I feel a little bit of fury in Indyellen’s words, but mainly because there’s a younger woman out there “attempting” to undermine her authority. Yeah, yeah…I’m playing armchair shrink here, but I’ve been here, as well, so I can understand this. Maybe not her authority, but her position.

Sugar, let me tell you, as young as this woman is, she cannot and will not replace (nor even attempt to replace) you. She’s just insinuating herself, because it seems to be the right thing to do at this time.

Just gloss over that card and that “daughter” statement". She is only trying to fit in. I honestly don’t think she’s trying to undermine you or anything else. She’s just trying to show a little awkward love.
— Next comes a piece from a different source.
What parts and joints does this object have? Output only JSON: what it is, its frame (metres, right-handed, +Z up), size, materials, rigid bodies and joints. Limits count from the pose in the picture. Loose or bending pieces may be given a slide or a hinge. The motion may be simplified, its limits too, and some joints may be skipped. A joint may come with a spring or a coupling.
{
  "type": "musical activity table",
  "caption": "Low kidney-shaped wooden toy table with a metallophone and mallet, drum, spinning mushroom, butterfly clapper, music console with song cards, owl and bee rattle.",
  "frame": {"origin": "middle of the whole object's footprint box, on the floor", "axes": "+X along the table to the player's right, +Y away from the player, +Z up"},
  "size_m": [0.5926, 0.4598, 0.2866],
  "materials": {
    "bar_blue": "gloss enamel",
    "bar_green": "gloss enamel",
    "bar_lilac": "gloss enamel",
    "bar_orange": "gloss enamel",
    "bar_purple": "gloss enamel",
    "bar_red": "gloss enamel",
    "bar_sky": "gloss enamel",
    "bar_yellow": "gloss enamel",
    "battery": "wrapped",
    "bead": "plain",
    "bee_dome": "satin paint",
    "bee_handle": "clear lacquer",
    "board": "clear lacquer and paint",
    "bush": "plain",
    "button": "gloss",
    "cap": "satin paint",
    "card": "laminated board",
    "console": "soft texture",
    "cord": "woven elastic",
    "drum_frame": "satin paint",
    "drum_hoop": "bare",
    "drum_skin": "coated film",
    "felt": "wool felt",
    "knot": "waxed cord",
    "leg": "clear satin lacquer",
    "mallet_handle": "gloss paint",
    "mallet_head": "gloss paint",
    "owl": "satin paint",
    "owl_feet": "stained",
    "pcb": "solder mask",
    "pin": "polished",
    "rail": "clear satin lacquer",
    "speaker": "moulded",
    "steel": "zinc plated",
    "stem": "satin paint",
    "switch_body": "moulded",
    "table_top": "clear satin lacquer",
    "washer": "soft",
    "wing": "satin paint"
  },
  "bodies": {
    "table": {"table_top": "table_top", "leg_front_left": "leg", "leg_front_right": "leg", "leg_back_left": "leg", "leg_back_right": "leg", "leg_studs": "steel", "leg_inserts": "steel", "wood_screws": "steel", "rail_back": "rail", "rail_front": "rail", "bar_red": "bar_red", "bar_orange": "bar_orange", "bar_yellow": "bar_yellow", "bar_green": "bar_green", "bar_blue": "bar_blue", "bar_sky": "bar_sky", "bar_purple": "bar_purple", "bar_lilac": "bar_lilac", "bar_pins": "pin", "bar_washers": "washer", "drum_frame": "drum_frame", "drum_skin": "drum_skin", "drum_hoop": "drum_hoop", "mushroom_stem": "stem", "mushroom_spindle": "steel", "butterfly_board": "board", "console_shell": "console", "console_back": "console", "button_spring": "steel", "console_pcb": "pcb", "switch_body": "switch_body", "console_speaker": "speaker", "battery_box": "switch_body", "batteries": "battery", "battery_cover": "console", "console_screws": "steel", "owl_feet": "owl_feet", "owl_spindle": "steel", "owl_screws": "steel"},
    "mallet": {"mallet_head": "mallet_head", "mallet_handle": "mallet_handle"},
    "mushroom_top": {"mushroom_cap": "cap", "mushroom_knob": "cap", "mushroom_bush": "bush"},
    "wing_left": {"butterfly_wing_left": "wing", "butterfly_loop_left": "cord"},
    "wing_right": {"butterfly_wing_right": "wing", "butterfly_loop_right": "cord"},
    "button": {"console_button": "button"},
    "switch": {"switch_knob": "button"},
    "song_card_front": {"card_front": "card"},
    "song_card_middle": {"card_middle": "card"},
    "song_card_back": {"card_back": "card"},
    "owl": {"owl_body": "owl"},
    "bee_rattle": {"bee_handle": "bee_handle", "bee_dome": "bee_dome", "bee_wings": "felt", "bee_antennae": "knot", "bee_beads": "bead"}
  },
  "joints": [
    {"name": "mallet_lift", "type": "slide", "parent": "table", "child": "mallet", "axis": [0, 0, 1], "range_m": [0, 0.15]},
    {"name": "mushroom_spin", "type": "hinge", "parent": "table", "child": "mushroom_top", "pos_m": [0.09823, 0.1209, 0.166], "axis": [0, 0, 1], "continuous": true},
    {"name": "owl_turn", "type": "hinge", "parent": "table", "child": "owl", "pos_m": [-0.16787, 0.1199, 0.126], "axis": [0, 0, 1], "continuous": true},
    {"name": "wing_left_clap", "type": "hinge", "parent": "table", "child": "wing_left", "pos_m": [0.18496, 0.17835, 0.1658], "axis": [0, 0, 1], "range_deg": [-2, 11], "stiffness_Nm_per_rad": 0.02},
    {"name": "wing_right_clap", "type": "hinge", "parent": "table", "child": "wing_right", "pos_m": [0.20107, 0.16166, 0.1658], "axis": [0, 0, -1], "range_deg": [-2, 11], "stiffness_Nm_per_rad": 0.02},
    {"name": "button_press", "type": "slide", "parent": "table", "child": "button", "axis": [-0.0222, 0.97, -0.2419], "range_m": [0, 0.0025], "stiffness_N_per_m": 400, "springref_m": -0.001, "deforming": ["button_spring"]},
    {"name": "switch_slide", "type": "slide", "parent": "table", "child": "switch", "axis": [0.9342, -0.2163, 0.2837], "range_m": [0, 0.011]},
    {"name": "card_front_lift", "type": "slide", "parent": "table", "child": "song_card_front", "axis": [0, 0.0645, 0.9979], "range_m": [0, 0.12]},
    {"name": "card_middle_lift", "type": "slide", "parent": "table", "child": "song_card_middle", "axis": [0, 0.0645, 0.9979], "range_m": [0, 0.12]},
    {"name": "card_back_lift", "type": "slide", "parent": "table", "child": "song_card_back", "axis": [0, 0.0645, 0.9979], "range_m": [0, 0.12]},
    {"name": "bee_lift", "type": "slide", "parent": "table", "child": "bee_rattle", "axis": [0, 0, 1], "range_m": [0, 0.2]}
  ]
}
I had a similar predicament (not so young a new wife, but close) and we ended up being very friendly. Just take everything in stride right now, and I am sure once they’ve all been together awhile, it won’t grate your nerves so badly. Trust me on this! :slight_smile:

Thank you all for understanding that I’m doing my venting HERE instead of in real life. I have certainly kept my feelings from my daughter, and don’t intend to share them. She’s not old enough to understand anyway, and I don’t want to interfere in the relationship that, whether I approve or not, is there and is going to be established.

I like the girlfriend/fiancee, and since my daughter is starting to hit puberty with a vengeance, I’m glad she has a live-in female to help her deal with it instead of just her dad. (My daughter lives with her dad due to a financial situation sprung on me almost 3 years ago - I wanted to make sure she was in a good, stable, safe environment.)
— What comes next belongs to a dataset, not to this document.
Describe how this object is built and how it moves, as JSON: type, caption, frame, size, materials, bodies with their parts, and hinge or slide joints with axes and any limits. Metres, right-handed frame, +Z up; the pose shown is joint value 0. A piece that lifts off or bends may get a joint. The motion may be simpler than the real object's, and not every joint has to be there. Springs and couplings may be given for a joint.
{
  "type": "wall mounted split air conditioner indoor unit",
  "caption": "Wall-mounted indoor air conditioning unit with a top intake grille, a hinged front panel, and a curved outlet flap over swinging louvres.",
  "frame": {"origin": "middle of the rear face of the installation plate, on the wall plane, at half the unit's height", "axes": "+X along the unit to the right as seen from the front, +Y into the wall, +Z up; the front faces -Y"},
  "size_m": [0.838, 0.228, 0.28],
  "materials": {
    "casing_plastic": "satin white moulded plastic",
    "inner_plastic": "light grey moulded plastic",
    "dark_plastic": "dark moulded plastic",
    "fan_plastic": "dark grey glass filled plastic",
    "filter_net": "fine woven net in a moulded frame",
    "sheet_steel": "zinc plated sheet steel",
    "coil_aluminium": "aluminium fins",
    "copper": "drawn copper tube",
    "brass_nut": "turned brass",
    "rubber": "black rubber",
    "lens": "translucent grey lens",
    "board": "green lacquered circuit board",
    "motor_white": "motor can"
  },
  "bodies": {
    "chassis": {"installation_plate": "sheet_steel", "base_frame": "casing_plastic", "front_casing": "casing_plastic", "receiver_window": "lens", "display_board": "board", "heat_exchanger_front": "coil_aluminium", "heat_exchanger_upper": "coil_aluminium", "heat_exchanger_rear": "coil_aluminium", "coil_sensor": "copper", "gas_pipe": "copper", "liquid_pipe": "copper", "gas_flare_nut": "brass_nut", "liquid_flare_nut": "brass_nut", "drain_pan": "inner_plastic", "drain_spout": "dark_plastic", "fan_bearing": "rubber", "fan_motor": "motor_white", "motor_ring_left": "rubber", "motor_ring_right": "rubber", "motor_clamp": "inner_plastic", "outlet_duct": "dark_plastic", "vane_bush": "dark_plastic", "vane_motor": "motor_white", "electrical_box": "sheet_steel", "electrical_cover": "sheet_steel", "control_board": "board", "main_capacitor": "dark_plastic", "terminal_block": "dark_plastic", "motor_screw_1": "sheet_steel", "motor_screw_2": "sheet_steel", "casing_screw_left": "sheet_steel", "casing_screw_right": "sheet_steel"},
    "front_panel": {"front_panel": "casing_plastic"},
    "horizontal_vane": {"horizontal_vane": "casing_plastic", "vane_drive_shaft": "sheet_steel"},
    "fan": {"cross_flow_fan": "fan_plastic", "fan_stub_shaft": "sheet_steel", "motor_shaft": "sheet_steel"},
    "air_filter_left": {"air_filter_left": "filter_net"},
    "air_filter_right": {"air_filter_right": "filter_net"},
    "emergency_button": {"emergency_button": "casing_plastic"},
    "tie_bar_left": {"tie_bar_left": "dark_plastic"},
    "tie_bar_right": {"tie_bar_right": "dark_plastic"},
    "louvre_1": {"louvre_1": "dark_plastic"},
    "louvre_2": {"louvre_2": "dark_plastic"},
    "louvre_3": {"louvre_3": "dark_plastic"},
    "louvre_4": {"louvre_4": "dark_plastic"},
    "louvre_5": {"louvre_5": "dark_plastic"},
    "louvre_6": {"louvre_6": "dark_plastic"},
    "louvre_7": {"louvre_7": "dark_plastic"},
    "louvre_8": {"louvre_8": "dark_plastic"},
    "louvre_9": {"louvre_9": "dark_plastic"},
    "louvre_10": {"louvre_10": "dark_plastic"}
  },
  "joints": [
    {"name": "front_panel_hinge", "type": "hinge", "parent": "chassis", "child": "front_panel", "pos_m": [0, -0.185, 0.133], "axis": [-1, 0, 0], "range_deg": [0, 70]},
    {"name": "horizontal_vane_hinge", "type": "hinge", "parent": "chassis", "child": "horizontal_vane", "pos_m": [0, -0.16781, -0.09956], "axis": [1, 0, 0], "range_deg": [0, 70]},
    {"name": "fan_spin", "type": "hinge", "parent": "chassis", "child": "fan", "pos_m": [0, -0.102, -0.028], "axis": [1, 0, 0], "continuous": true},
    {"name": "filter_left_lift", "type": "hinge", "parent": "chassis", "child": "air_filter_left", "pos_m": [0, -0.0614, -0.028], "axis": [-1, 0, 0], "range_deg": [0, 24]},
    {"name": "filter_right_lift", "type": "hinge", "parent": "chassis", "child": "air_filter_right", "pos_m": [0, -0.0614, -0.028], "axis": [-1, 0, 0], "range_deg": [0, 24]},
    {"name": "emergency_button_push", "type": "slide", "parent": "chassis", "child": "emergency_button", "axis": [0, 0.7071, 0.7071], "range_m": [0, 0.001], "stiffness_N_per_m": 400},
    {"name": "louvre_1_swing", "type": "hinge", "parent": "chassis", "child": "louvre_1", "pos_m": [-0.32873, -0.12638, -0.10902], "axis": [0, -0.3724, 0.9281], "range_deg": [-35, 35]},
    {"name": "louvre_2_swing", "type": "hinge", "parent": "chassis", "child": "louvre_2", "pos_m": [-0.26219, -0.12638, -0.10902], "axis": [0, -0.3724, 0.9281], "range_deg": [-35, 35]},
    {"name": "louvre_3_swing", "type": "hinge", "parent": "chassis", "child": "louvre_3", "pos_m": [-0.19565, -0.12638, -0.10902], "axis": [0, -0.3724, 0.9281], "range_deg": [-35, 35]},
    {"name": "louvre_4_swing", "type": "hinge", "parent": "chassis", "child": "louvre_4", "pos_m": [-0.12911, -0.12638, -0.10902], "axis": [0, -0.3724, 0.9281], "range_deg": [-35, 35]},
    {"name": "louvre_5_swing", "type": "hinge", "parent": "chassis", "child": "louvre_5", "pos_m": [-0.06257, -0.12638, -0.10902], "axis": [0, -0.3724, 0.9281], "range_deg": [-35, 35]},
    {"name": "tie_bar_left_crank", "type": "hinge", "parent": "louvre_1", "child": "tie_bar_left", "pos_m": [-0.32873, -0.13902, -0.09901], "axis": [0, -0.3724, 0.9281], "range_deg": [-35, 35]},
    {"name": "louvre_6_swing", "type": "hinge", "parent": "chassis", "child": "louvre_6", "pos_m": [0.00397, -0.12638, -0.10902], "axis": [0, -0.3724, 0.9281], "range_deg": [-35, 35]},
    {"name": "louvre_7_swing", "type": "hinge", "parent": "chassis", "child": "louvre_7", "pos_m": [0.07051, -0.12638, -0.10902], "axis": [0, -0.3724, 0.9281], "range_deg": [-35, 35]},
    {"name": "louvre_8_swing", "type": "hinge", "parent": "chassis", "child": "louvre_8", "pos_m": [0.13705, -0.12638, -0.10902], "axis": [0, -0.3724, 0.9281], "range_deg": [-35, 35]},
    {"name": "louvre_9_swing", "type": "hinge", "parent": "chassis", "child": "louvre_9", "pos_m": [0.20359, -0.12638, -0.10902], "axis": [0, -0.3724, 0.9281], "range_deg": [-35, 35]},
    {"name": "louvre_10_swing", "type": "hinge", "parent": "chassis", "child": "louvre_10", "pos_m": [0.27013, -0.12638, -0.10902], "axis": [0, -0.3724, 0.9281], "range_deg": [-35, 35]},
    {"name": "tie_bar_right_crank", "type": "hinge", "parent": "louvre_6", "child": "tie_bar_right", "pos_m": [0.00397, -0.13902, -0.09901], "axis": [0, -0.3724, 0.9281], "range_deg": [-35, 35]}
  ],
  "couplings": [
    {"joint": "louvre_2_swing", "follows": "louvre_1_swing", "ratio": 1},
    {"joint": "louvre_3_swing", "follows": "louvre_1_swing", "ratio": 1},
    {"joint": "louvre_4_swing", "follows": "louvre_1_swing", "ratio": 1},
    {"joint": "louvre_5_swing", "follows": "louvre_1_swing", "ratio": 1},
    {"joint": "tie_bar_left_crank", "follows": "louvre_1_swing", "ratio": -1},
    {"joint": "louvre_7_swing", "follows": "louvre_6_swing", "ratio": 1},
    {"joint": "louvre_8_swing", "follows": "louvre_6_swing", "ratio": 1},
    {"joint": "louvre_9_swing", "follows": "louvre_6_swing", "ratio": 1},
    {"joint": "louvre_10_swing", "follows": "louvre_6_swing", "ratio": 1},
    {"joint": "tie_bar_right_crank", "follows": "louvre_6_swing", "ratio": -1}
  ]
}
What I’m probably actually mad at, since you asked featherlou, is myself. I’m mad BECAUSE it bothers me. I’ve been married again since my divorce from her father, and perfectly oblivious to how it probably made my ex feel to hear my daughter call my second (ex)husband Dad. I’m ashamed of myself and my past actions, I’m ashamed of my cluelessness, and it’s a hell of a lot easier to get mad at externals than internals.
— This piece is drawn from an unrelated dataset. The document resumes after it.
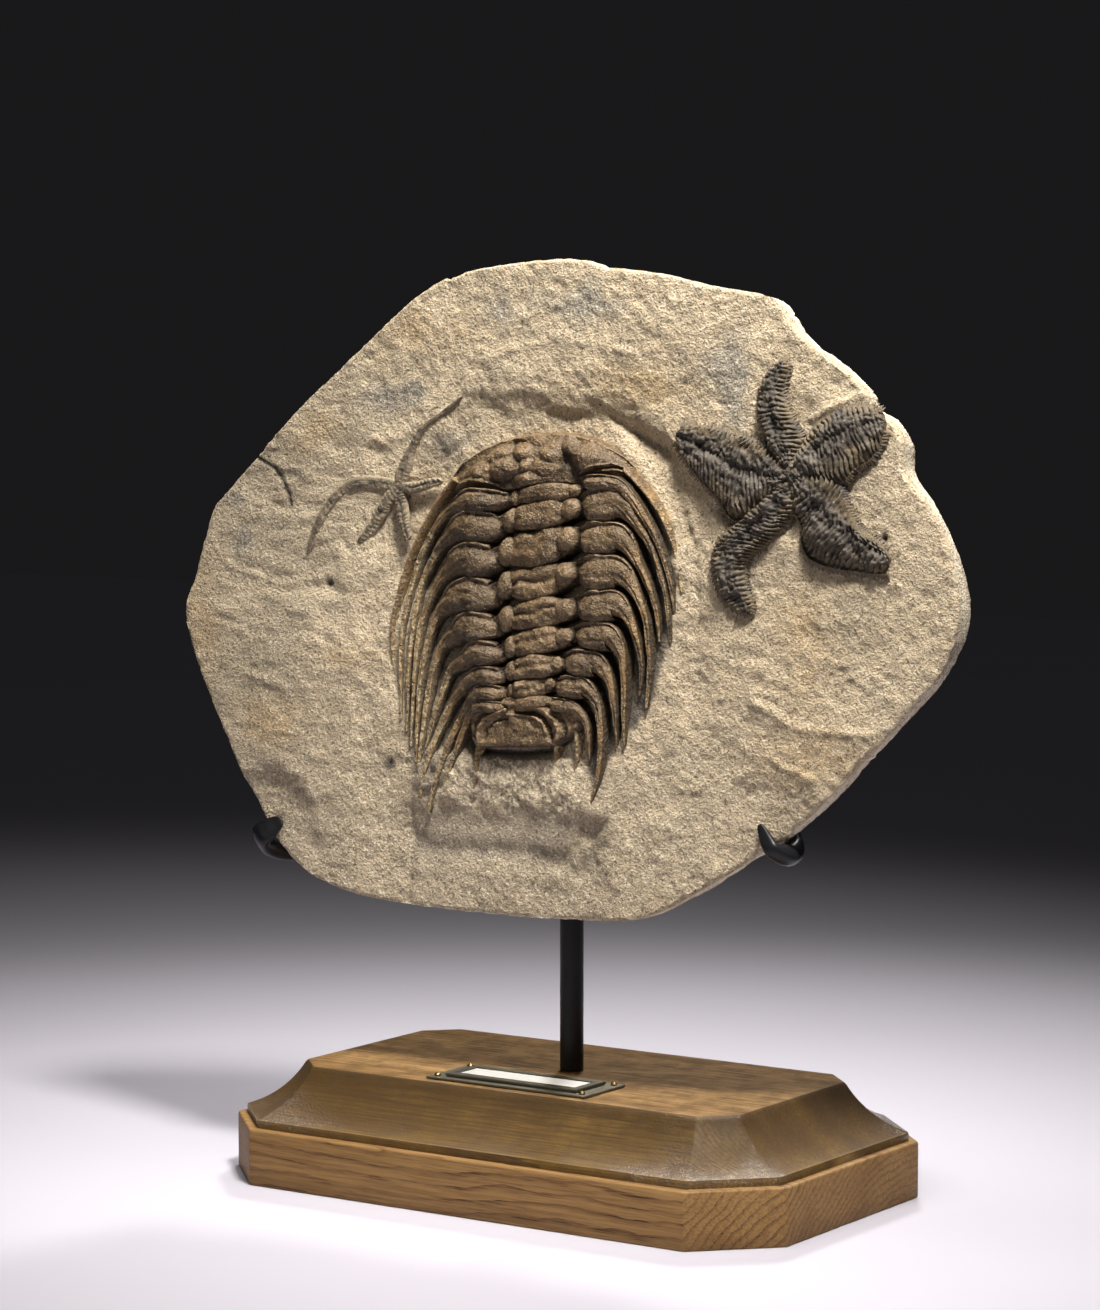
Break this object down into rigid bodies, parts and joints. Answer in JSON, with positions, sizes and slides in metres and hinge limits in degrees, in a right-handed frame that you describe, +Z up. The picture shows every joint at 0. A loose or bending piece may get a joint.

Part of the problem also I think is the SPEED at which everything is happening. I found out they were dating at Christmastime (which I said “great, he’s happy” and moved on), she moved in in January, and I was informed a week ago that they’re getting married in May. I haven’t had a hell of a lot of processing time.

When my father remarried I learned a lot from my stepmother about how to respect existing relationships - she VOLUNTEERED not to come to my first wedding so my mother wouldn’t be uncomfortable.

I really DO know I’m not being replaced. Today, it hurts - hurts almost as bad as anything else I’ve ever had to deal with. Tomorrow a little less (I hope) and maybe less as it goes on. I’ll have twinges, and probably still get mad from time to time, but it’s the way it is and I AM glad they seem to have a good relationship.

I simply wasn’t prepared to feel like I’d been hit in the face with a brick. Thanks all for listening.

And yes, gobear, thank you VERY much for the apology - I did understand your immediate reaction, but it means a lot that you apologized. Thanks.

Well, I’ve learned that the quickest way to deal with difficult emotions and let go of them is to acknowledge them, and it sounds like you’re doing that. Good for you.

I just wanted to say: 12 is old enough to understand. You sound like a good mother and probably already know this, but you’d be surprised how much kids pick up without ever even overtly saying it. Kids are very perceptive.

Good luck to you Indyellen, and good on you for being so brave.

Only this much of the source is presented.